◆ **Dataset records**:
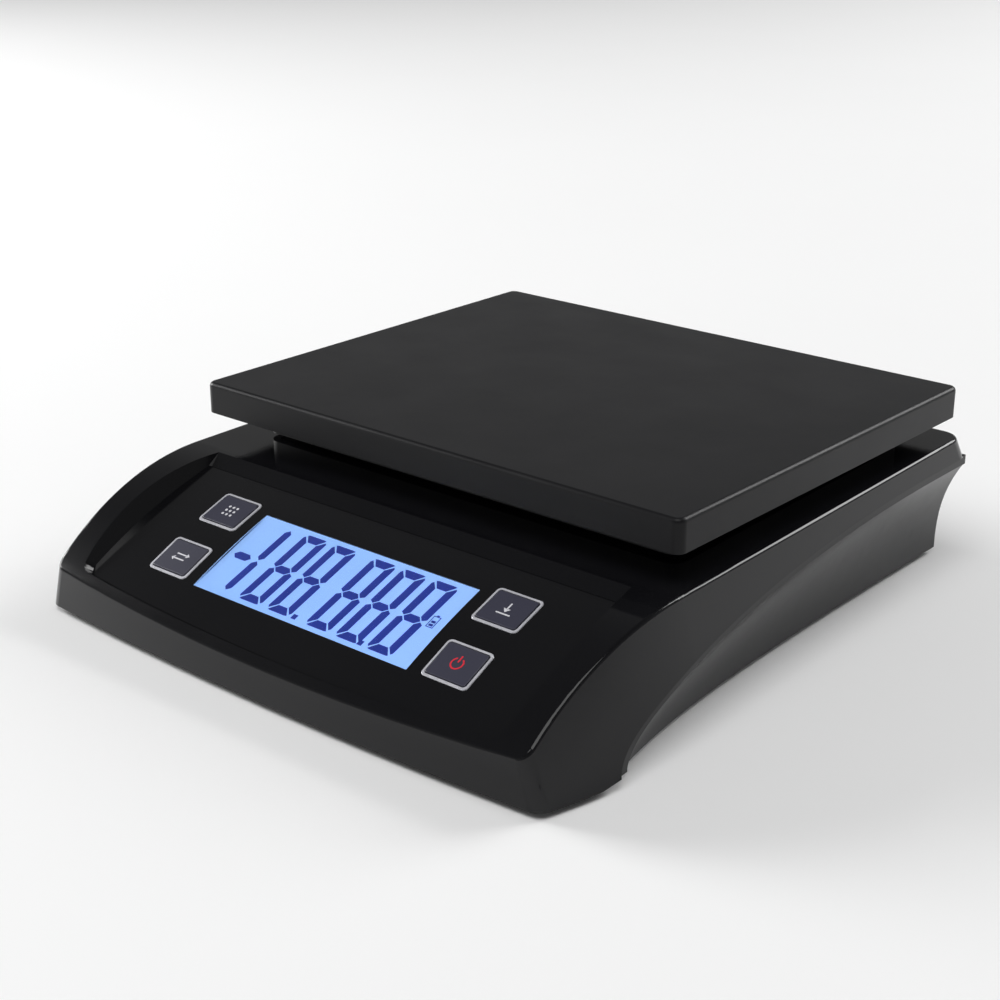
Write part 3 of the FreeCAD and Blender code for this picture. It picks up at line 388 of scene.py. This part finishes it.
def digit_segments(left):
    """The seven strokes of a figure whose lower left corner is at left."""
    ends = ((DIGIT_TOP, 1), (DIGIT_BOTTOM, -1))
    strokes = [end_stroke(left, end, up) for end, up in ends]
    strokes.append(middle_stroke(left))
    for outer, side in ((left, -1), (left + DIGIT_WIDTH, 1)):
        strokes += [upright_stroke(outer, side, end, up) for end, up in ends]
    return strokes


def half_one():
    """The half figure one: two pointed uprights."""
    left, middle, right = HALF_ONE_LEFT, HALF_ONE_LEFT + STROKE / 2, HALF_ONE_LEFT + STROKE
    taper = STROKE * 0.45
    spans = ((DIGIT_MIDDLE + SEGMENT_GAP, DIGIT_TOP - 1.0), (DIGIT_BOTTOM + 1.0, DIGIT_MIDDLE - SEGMENT_GAP))
    strokes = []
    for low, high in spans:
        strokes.append([
            (left, low + taper),
            (left, high - taper),
            (middle, high),
            (right, high - taper),
            (right, low + taper),
            (middle, low),
        ])
    return strokes


def minus_sign():
    left, right = MINUS_LEFT, MINUS_LEFT + MINUS_LENGTH
    half = STROKE / 2
    return [
        (left, MINUS_V),
        (left + half, MINUS_V + half),
        (right - half, MINUS_V + half),
        (right, MINUS_V),
        (right - half, MINUS_V - half),
        (left + half, MINUS_V - half),
    ]


def battery_icon():
    """An upright cell with a stud and two charge bars."""
    left, right = ICON_LEFT, ICON_LEFT + ICON_WIDTH
    low, high = ICON_LOW, ICON_LOW + ICON_HEIGHT
    wall = ICON_WALL
    walls = [
        bar(left, low, left + wall, high),
        bar(right - wall, low, right, high),
        bar(left + wall, low, right - wall, low + wall),
        bar(left + wall, high - wall, right - wall, high),
    ]
    stud = bar(left + 3 * wall, high, right - 3 * wall, high + 0.5)
    charge = [bar(left + 2 * wall, low + lift, right - 2 * wall, low + lift + 0.9) for lift in (0.6, 1.9)]
    return walls + [stud] + charge


def build_display():
    """The figures on the flat glass under the window."""
    def lay(u, v, lift):
        return PANEL @ Vector((u, v, DISPLAY_LEVEL * MM + SURFACE_LIFT + lift))

    shapes = half_one()
    for left in DIGIT_LEFT:
        shapes += digit_segments(left)
    shapes = [[slanted(u, v) for u, v in shape] for shape in shapes]
    shapes.append(minus_sign())
    for left in POINTS_LEFT:
        shapes.append(bar(left, DIGIT_BOTTOM, left + POINT_SIZE, DIGIT_BOTTOM + POINT_SIZE))
    shapes += battery_icon()
    figures = [scaled(shape) for shape in shapes]
    plates("display_figures", figures, 0.02 * MM, lay, "segment", "base")


# ================================================================ signs on the keys
def ring(radius, width, start, stop, steps):
    """A stroke along part of a circle, as one outline in mm, angles in degrees."""
    angles = [math.radians(start + (stop - start) * k / steps) for k in range(steps + 1)]
    far, near = radius + width / 2, radius - width / 2
    outer = [(far * math.cos(angle), far * math.sin(angle)) for angle in angles]
    inner = [(near * math.cos(angle), near * math.sin(angle)) for angle in angles]
    return outer + inner[::-1]


def disc(u, v, radius):
    turns = [2 * math.pi * k / 14 for k in range(14)]
    return [(u + radius * math.cos(turn), v + radius * math.sin(turn)) for turn in turns]


def power_sign():
    """A broken ring with a bar through the break."""
    return [ring(2.0, 0.55, 120, 420, 28), bar(-0.28, 0.4, 0.28, 2.9)]


def count_sign():
    """Three by three dots, for counted pieces."""
    return [disc(1.8 * (k % 3 - 1), 1.8 * (k // 3 - 1), 0.5) for k in range(9)]


def unit_sign():
    """Two opposite arrows, for changing between units."""
    arrows = []
    for sign, v in ((1, 1.0), (-1, -1.0)):
        arrows.append(bar(-2.4, v - 0.25, 2.4, v + 0.25))
        arrows.append([(sign * 3.3, v), (sign * 2.0, v + 0.95), (sign * 2.0, v - 0.95)])
    return arrows


def tare_sign():
    """An arrow pointing down onto a line, for setting the reading to nought."""
    head = [(-1.3, 0.1), (1.3, 0.1), (0, -1.4)]
    return [bar(-2.6, -2.4, 2.6, -1.9), bar(-0.27, -0.2, 0.27, 2.5), head]


def build_key_signs():
    """The sign on each key's cap, moving with the key."""
    signs = {
        "key_count": (count_sign(), "symbol_white"),
        "key_unit": (unit_sign(), "symbol_white"),
        "key_tare": (tare_sign(), "symbol_white"),
        "key_power": (power_sign(), "symbol_red"),
    }
    for key, (shapes, colour) in signs.items():
        u, v = KEY_SPOTS[key]
        seat = PANEL @ Matrix.Translation((u, v, -panel_drop(v))) @ Matrix.Rotation(-v / PANEL_RADIUS, 4, "X")

        def lay(x, y, lift, seat=seat):
            return seat @ Vector((x, y, KEY_PROUD + SURFACE_LIFT / 2 + lift))

        plates(key + "_sign", [scaled(shape) for shape in shapes], 0.03 * MM, lay, colour, key)


# ================================================================ floor, light and camera
def build_stage():
    bpy.ops.mesh.primitive_grid_add(x_subdivisions=2, y_subdivisions=2, size=8.0)
    floor = bpy.context.object
    floor.name = "floor"
    material, tree, shader = new_material("floor_pale")
    shade = mix_colours(tree, noise(tree, 3.0), (0.88, 0.88, 0.88), (0.91, 0.91, 0.91))
    tree.links.new(shade, shader.inputs["Base Color"])
    shader.inputs["Roughness"].default_value = 0.6
    floor.data.materials.append(material)


def area_light(name, place, target, size, power):
    """A square light facing its target."""
    light = bpy.data.lights.new(name, "AREA")
    light.shape = "SQUARE"
    light.size = size
    light.energy = power
    lamp = bpy.data.objects.new(name, light)
    lamp.location = place
    lamp.rotation_euler = (Vector(target) - Vector(place)).to_track_quat("-Z", "Y").to_euler()
    SCENE.collection.objects.link(lamp)


def build_light():
    """A studio that is pale at the horizon and dark overhead, with a soft light from each side."""
    world = bpy.data.worlds.new("studio")
    SCENE.world = world
    world.use_nodes = True
    tree = world.node_tree
    place = node(tree, "ShaderNodeTexCoord")
    split = node(tree, "ShaderNodeSeparateXYZ")
    tree.links.new(place.outputs["Generated"], split.inputs["Vector"])
    sky = node(tree, "ShaderNodeValToRGB")
    tree.links.new(split.outputs["Z"], sky.inputs["Fac"])
    stops = sky.color_ramp.elements
    for end, (height, grey) in zip((stops[0], stops[1]), (SKY[0], SKY[-1])):
        end.position = height
        end.color = (grey, grey, grey, 1)
    for height, grey in SKY[1:-1]:
        stops.new(height).color = (grey, grey, grey, 1)
    tree.links.new(sky.outputs["Color"], tree.nodes["Background"].inputs["Color"])
    area_light("key_light", (-2.0, -0.45, 0.75), (0, 0, 0), 0.9, 44)
    area_light("top_light", (0.35, -0.7, 2.2), (0, 0, 0), 1.6, 24)
    area_light("back_light", (0.8, 2.6, 1.6), (0.4, 2.0, 0), 1.6, 60)


def build_camera():
    camera = bpy.data.cameras.new("camera")
    camera.lens = LENS
    camera.sensor_width = 36.0
    camera.clip_start = 0.01
    holder = bpy.data.objects.new("camera", camera)
    look = Vector((
        -math.sin(CAMERA_AZIMUTH) * math.cos(CAMERA_ELEVATION),
        math.cos(CAMERA_AZIMUTH) * math.cos(CAMERA_ELEVATION),
        -math.sin(CAMERA_ELEVATION),
    ))
    holder.location = CAMERA_PLACE
    holder.rotation_euler = look.to_track_quat("-Z", "Y").to_euler()
    SCENE.collection.objects.link(holder)
    SCENE.camera = holder


finish_cad_nodes()
build_display()
build_key_signs()
build_stage()
build_light()
build_camera()
SCENE.view_settings.view_transform = "Standard"
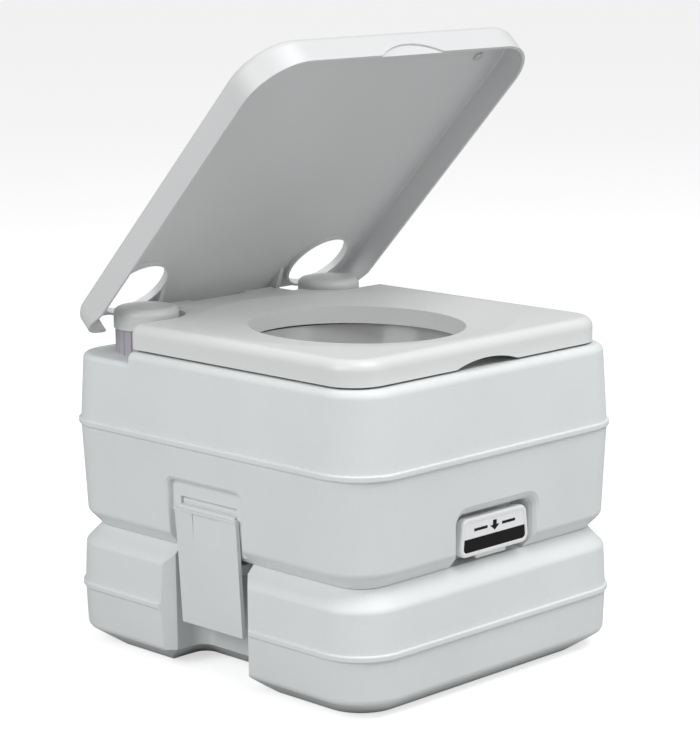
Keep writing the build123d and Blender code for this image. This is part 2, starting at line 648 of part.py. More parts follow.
with BuildPart() as flush_tank:
    add(tank_body(flush_profile))
    fillet(flush_tank.edges().group_by(Axis.Z)[-1], TOP_EDGE_R)
    shoulder = flush_tank.edges().filter_by_position(
        Axis.Z, FLUSH_SHOULDER_Z - 0.1, FLUSH_SHOULDER_Z + 0.1)
    fillet(shoulder, TANK_EDGE_R)
    add(bead(FLUSH_BEAD_Z))
    add(deck_cut(0.0), mode=Mode.SUBTRACT)
    deck = flush_tank.faces().filter_by_position(Axis.Z, DECK_Z - 0.01, DECK_Z + 0.01)[0]
    fillet([edge for edge in deck.edges() if edge.center().Y > DECK_Y + 0.1], DECK_EDGE_R)
    for about in (None, Plane.YZ):
        recess = latch_recess()
        add(mirror(recess, about=about) if about else recess, mode=Mode.SUBTRACT)
    add(pull_recess(), mode=Mode.SUBTRACT)
    add(flush_cavity.part, mode=Mode.SUBTRACT)
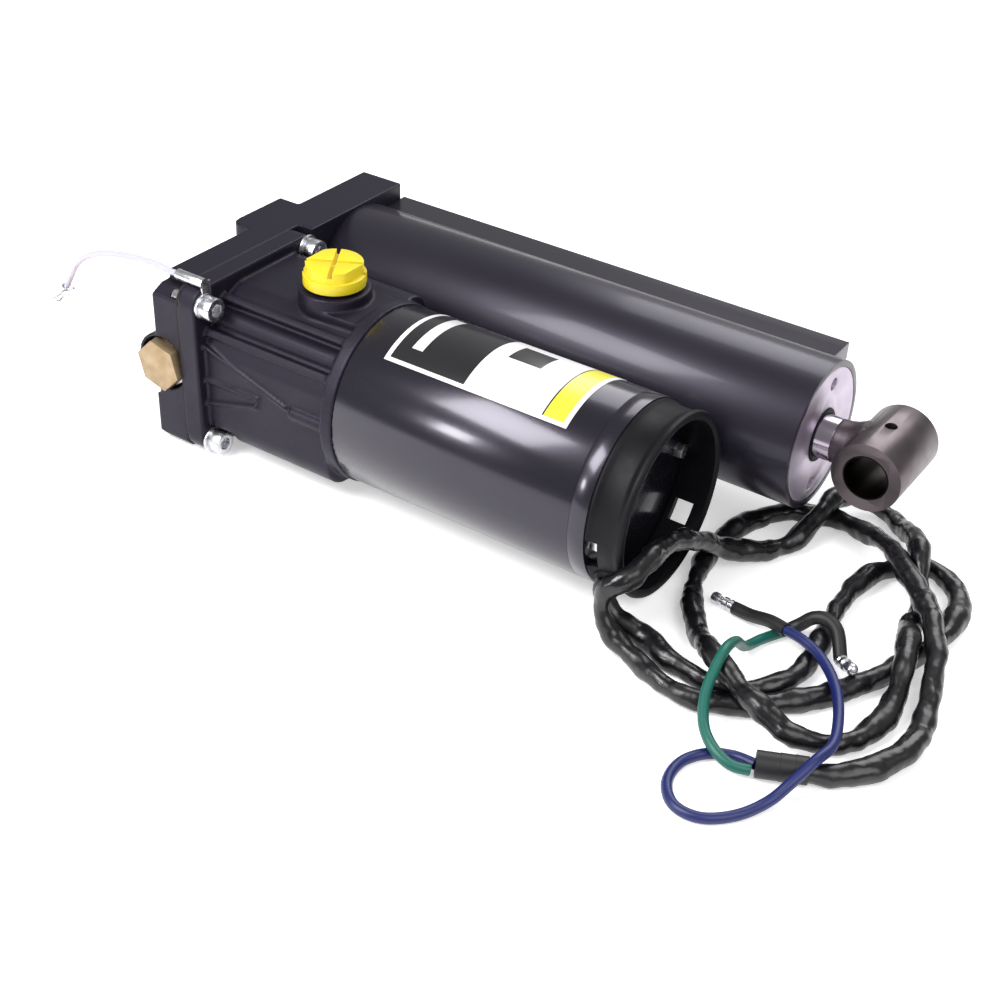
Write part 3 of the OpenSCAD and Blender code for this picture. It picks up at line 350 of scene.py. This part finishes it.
def turned_metal(slot, colour, roughness, line=0.25, axis=0, depth=0.02):
    """Bare metal with fine tool lines round one axis, and faint smears."""
    metal = Finish(slot, colour, roughness, metallic=1.0)
    stretch = [12, 12, 12]
    stretch[axis] = 1
    lines = metal.noise(line, detail=2, stretch=tuple(stretch))
    smear = metal.noise(9, detail=3)
    metal.rough(metal.ramp(smear, 0.3, 0.7, roughness - 0.05, roughness + 0.1))
    metal.bump(lines, depth, 0.5)
    return metal


def plain_metal(slot, colour, roughness):
    """Small plated pieces: bright, with a soft mottle."""
    metal = Finish(slot, colour, roughness, metallic=1.0)
    mottle = metal.noise(2.5, detail=3)
    metal.rough(metal.ramp(mottle, 0.3, 0.7, roughness - 0.06, roughness + 0.1))
    return metal


def zinc_plate(slot):
    """Yellow zinc: straw with browner clouds."""
    zinc = Finish(slot, "#b09a7c", 0.42, metallic=0.75)
    cloud = zinc.noise(5, detail=4)
    zinc.tint(zinc.ramp(cloud, 0.35, 0.7, 0, 0.6), "#8f7a54")
    zinc.rough(zinc.ramp(cloud, 0.3, 0.7, 0.34, 0.5))
    return zinc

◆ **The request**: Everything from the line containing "Write part 3 of the OpenSCAD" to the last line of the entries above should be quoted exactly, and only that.

◆ **Exercise response**:
Write part 3 of the OpenSCAD and Blender code for this picture. It picks up at line 350 of scene.py. This part finishes it.
def turned_metal(slot, colour, roughness, line=0.25, axis=0, depth=0.02):
    """Bare metal with fine tool lines round one axis, and faint smears."""
    metal = Finish(slot, colour, roughness, metallic=1.0)
    stretch = [12, 12, 12]
    stretch[axis] = 1
    lines = metal.noise(line, detail=2, stretch=tuple(stretch))
    smear = metal.noise(9, detail=3)
    metal.rough(metal.ramp(smear, 0.3, 0.7, roughness - 0.05, roughness + 0.1))
    metal.bump(lines, depth, 0.5)
    return metal


def plain_metal(slot, colour, roughness):
    """Small plated pieces: bright, with a soft mottle."""
    metal = Finish(slot, colour, roughness, metallic=1.0)
    mottle = metal.noise(2.5, detail=3)
    metal.rough(metal.ramp(mottle, 0.3, 0.7, roughness - 0.06, roughness + 0.1))
    return metal


def zinc_plate(slot):
    """Yellow zinc: straw with browner clouds."""
    zinc = Finish(slot, "#b09a7c", 0.42, metallic=0.75)
    cloud = zinc.noise(5, detail=4)
    zinc.tint(zinc.ramp(cloud, 0.35, 0.7, 0, 0.6), "#8f7a54")
    zinc.rough(zinc.ramp(cloud, 0.3, 0.7, 0.34, 0.5))
    return zinc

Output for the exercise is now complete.